__Data entries__.
--------------------

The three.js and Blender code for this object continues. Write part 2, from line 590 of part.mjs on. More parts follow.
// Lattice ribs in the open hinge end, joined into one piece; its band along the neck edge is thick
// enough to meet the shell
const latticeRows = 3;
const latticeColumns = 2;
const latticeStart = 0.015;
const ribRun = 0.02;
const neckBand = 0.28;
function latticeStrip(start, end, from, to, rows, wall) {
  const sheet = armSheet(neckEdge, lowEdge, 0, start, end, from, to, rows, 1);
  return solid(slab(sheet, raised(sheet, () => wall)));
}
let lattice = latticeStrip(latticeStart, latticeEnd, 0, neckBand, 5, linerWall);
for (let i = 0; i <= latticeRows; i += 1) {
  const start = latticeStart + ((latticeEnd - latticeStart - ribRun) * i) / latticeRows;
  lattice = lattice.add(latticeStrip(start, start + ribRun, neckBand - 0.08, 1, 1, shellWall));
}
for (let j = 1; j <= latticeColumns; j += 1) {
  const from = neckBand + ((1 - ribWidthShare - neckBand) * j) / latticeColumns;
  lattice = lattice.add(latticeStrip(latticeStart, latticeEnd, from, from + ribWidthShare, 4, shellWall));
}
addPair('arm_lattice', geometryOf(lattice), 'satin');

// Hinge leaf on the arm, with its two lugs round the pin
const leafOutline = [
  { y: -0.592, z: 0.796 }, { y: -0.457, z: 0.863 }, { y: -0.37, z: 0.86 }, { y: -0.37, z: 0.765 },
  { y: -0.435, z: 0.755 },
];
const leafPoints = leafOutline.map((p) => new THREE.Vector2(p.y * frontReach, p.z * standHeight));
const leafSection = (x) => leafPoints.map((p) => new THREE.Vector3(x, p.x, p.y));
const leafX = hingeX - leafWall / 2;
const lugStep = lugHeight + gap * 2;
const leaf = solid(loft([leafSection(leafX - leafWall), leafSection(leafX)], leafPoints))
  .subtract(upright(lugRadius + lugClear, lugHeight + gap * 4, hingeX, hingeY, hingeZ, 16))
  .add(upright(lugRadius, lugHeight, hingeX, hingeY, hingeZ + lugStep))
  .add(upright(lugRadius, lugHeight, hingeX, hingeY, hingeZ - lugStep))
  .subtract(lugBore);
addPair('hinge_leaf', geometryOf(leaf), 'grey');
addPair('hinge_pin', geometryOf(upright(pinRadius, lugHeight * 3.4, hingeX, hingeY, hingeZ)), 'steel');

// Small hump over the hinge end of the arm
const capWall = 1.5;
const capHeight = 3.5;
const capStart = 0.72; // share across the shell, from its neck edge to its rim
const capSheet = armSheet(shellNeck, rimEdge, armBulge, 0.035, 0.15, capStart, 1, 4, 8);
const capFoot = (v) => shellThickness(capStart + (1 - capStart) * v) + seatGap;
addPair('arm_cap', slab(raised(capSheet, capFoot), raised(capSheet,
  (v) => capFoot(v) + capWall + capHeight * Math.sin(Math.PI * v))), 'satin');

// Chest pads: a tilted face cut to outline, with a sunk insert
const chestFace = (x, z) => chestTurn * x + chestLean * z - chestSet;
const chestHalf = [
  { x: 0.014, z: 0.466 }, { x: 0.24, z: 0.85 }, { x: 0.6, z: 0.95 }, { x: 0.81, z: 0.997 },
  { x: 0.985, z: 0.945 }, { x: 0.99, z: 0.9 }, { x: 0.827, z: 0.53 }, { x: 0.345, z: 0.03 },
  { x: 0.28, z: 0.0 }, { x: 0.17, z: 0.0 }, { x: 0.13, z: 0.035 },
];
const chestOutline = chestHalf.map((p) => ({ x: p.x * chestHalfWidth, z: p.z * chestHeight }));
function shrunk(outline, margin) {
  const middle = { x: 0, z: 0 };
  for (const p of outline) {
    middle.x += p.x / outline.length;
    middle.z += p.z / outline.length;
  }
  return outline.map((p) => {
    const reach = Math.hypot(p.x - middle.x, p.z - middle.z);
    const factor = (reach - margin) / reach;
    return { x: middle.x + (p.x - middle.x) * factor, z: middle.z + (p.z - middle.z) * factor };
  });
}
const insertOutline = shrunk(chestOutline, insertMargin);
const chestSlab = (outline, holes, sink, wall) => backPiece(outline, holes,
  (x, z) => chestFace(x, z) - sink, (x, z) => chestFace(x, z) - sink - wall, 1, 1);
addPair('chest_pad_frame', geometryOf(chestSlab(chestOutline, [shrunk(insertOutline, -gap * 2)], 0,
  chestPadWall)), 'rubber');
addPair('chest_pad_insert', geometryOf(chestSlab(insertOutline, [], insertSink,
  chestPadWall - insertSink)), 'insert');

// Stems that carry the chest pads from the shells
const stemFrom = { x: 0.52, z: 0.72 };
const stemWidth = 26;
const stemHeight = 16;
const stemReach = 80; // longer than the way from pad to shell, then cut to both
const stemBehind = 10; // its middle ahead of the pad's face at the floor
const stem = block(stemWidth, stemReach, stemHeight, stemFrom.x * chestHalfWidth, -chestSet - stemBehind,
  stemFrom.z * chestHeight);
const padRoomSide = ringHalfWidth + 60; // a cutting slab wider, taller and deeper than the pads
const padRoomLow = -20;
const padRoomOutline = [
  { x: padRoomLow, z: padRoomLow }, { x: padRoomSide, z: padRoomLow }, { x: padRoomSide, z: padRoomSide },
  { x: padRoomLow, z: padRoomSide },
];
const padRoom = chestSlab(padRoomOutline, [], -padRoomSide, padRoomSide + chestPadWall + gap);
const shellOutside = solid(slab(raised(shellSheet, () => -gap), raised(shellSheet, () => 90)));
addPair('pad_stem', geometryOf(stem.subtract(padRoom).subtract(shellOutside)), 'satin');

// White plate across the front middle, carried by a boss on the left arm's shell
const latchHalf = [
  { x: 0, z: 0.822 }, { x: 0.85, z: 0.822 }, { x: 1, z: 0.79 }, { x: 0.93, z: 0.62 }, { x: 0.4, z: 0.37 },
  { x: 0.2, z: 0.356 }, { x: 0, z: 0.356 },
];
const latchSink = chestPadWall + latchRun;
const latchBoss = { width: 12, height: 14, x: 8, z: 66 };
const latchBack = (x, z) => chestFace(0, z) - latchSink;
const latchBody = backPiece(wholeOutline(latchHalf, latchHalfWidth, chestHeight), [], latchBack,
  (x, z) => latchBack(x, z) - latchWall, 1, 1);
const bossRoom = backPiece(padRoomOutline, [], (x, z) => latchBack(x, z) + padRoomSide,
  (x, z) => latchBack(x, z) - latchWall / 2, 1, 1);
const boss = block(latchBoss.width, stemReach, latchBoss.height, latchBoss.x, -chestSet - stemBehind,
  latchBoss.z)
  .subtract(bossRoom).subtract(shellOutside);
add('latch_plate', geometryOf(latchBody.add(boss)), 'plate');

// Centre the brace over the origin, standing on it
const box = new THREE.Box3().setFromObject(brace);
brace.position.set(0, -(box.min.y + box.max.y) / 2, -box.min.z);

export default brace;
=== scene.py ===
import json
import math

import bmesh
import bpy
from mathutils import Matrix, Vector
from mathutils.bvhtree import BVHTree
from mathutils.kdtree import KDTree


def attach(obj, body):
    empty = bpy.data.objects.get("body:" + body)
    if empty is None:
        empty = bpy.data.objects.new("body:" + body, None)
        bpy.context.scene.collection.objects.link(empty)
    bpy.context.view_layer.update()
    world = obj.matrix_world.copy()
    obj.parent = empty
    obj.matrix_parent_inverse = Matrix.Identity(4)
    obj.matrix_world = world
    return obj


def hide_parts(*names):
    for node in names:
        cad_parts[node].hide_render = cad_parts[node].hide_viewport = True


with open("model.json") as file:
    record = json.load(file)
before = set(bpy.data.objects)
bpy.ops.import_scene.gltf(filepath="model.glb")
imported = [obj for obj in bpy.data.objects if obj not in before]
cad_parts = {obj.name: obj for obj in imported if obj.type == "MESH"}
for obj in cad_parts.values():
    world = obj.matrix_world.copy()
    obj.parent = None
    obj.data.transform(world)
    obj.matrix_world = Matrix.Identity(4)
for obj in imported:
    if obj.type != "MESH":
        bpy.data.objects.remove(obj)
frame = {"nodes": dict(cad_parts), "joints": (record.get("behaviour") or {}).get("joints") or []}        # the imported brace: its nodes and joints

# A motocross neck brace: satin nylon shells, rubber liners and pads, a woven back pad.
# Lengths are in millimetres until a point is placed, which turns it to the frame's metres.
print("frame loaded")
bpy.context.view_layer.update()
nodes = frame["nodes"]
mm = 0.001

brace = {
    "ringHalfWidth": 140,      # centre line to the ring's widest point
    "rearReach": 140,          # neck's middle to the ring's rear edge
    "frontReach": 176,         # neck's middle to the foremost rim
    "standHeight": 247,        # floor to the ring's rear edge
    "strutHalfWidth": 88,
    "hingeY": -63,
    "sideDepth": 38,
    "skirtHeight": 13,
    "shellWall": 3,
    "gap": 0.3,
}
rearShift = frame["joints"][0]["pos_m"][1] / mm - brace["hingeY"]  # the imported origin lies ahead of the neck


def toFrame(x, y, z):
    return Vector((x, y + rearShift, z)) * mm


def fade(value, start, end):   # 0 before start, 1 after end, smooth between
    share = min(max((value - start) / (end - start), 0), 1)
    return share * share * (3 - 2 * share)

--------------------

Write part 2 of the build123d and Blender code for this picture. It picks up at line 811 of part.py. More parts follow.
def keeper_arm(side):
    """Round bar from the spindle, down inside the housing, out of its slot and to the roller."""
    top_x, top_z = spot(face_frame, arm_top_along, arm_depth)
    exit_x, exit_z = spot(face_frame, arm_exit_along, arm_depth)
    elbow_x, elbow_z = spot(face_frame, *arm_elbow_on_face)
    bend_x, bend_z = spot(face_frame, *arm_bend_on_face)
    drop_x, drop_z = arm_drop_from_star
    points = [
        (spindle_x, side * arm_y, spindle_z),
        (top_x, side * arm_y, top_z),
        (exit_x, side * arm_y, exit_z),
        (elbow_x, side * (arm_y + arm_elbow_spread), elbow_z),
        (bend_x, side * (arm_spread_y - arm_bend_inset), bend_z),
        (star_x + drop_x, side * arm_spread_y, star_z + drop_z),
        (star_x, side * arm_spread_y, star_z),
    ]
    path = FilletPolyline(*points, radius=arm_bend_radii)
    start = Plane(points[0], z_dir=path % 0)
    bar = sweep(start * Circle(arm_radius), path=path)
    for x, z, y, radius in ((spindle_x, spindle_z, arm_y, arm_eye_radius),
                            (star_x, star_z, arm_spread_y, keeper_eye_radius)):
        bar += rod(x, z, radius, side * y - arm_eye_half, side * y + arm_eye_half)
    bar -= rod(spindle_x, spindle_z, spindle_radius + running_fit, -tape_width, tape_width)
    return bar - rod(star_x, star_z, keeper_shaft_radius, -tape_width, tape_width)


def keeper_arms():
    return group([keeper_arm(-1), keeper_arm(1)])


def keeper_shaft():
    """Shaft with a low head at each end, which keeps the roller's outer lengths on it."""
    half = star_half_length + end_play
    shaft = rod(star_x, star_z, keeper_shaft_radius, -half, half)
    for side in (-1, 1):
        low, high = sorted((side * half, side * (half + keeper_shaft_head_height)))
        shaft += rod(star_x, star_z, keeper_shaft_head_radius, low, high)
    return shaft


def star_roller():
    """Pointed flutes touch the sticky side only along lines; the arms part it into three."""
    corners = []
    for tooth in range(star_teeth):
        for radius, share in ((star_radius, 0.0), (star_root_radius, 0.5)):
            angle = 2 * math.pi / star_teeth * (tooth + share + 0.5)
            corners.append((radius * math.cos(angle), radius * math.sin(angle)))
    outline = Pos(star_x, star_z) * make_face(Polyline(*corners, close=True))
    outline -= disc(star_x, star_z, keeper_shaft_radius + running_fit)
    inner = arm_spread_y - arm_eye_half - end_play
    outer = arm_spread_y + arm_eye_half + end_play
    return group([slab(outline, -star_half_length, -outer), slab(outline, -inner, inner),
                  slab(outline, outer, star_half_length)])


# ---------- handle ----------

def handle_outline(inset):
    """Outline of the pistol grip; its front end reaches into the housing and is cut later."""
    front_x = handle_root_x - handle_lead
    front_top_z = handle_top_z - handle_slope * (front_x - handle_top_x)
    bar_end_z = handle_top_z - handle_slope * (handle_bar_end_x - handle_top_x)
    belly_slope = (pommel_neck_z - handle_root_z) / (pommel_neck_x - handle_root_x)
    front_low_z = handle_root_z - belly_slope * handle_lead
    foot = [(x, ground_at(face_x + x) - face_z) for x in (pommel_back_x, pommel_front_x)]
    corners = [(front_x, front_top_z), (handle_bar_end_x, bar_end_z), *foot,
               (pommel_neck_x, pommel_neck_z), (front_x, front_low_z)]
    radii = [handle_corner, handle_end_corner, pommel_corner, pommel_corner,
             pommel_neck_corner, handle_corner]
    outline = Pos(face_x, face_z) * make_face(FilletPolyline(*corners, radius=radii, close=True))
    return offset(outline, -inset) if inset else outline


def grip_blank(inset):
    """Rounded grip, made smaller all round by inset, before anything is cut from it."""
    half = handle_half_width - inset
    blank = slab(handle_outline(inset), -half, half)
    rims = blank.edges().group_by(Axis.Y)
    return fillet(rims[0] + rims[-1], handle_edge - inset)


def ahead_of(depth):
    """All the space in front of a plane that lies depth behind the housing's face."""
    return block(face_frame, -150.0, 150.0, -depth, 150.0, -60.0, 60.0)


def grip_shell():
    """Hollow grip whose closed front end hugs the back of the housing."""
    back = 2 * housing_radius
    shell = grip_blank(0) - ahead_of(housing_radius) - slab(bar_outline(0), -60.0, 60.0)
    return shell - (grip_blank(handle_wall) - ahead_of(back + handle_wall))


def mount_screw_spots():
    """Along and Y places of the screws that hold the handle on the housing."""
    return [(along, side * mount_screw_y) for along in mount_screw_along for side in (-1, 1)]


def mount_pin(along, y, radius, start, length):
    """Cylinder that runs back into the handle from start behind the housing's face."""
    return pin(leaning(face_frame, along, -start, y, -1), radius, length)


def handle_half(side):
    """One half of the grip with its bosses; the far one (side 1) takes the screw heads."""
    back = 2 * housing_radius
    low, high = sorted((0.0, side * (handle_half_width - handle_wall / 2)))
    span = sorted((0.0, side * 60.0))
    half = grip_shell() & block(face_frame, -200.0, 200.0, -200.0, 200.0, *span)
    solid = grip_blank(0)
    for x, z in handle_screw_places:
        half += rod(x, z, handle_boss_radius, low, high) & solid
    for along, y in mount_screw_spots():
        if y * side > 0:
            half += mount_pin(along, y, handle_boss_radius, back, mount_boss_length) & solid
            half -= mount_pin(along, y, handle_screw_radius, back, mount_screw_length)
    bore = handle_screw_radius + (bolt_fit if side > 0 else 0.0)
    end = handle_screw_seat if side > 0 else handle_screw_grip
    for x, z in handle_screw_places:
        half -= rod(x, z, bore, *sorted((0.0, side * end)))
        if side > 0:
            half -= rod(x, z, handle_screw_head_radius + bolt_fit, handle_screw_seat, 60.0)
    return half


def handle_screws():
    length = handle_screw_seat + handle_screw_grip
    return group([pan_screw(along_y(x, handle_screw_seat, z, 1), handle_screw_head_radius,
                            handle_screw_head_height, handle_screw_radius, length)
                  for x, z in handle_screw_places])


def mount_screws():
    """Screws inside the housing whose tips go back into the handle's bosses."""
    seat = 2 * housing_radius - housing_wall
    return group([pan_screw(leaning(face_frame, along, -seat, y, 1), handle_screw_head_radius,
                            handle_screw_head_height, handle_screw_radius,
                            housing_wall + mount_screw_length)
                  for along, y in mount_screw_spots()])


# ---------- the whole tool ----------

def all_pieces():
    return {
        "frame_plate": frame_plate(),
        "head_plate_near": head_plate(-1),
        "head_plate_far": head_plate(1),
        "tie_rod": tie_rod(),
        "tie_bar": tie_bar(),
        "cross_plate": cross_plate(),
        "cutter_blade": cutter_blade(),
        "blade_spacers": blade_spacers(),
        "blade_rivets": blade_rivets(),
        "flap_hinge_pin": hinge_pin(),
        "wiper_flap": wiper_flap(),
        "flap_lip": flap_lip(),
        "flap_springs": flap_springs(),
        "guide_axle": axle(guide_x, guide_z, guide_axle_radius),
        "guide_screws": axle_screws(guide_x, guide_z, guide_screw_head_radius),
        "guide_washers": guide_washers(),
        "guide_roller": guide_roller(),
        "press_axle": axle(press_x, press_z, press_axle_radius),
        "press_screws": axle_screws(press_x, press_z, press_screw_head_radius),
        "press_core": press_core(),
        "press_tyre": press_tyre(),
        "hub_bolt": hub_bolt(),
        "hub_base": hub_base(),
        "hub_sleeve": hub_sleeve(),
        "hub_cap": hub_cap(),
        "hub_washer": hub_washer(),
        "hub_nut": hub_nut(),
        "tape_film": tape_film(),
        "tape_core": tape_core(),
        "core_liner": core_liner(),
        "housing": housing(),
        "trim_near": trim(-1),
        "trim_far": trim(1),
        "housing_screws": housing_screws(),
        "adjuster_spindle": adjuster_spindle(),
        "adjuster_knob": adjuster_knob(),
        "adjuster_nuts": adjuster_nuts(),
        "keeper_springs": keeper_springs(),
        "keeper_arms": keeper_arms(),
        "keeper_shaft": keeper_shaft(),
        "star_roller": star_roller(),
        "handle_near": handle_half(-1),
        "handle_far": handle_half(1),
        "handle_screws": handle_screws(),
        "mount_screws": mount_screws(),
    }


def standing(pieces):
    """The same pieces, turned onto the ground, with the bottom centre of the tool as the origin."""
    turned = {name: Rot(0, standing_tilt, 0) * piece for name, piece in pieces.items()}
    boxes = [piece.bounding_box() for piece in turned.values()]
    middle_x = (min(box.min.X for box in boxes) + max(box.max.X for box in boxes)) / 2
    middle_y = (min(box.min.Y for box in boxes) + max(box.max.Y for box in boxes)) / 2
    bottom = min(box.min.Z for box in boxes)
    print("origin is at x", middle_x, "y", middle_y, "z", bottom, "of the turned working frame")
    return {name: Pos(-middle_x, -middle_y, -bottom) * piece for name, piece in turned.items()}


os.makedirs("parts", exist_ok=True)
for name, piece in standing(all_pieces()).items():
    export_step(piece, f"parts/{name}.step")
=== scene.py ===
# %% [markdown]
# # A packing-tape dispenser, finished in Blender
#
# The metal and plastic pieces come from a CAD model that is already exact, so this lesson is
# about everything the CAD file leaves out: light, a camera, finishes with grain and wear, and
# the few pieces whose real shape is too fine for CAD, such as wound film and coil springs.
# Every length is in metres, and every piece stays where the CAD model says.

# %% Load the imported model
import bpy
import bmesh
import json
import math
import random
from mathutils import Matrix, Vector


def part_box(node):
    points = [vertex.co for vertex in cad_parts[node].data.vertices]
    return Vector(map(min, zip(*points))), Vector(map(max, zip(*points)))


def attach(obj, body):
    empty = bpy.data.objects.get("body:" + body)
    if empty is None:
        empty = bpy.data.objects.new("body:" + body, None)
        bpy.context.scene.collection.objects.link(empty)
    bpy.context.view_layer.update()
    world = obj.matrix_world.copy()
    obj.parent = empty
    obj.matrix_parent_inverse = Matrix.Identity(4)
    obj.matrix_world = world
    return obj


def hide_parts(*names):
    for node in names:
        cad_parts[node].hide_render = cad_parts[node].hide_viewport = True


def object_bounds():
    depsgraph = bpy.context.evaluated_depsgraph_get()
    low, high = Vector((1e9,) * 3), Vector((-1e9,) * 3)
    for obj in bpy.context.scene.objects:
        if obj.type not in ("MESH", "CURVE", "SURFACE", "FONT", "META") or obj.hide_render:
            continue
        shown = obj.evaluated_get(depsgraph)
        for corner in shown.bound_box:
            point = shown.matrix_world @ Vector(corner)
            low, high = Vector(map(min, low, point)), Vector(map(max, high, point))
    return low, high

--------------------

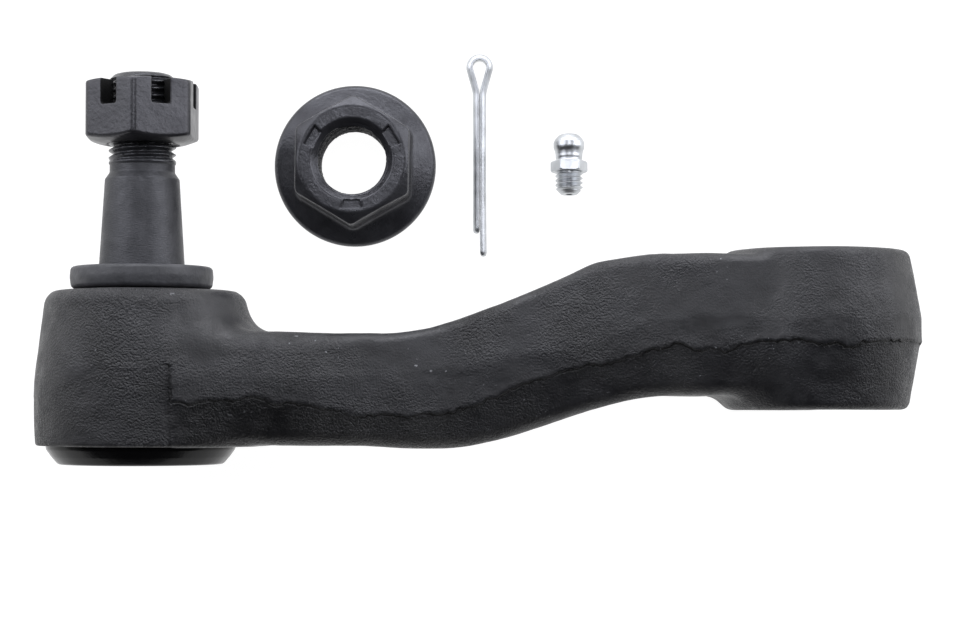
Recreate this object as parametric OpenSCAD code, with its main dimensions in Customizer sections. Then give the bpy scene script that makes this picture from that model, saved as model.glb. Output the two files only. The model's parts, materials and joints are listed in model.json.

--------------------

__Short task__. From the line containing "standing on it" down to the line containing "in imported if" in the material above, reproduce every line exactly, including the two end lines.

__Answer to this exercise__.
// Centre the brace over the origin, standing on it
const box = new THREE.Box3().setFromObject(brace);
brace.position.set(0, -(box.min.y + box.max.y) / 2, -box.min.z);

export default brace;
=== scene.py ===
import json
import math

import bmesh
import bpy
from mathutils import Matrix, Vector
from mathutils.bvhtree import BVHTree
from mathutils.kdtree import KDTree


def attach(obj, body):
    empty = bpy.data.objects.get("body:" + body)
    if empty is None:
        empty = bpy.data.objects.new("body:" + body, None)
        bpy.context.scene.collection.objects.link(empty)
    bpy.context.view_layer.update()
    world = obj.matrix_world.copy()
    obj.parent = empty
    obj.matrix_parent_inverse = Matrix.Identity(4)
    obj.matrix_world = world
    return obj


def hide_parts(*names):
    for node in names:
        cad_parts[node].hide_render = cad_parts[node].hide_viewport = True


with open("model.json") as file:
    record = json.load(file)
before = set(bpy.data.objects)
bpy.ops.import_scene.gltf(filepath="model.glb")
imported = [obj for obj in bpy.data.objects if obj not in before]
cad_parts = {obj.name: obj for obj in imported if obj.type == "MESH"}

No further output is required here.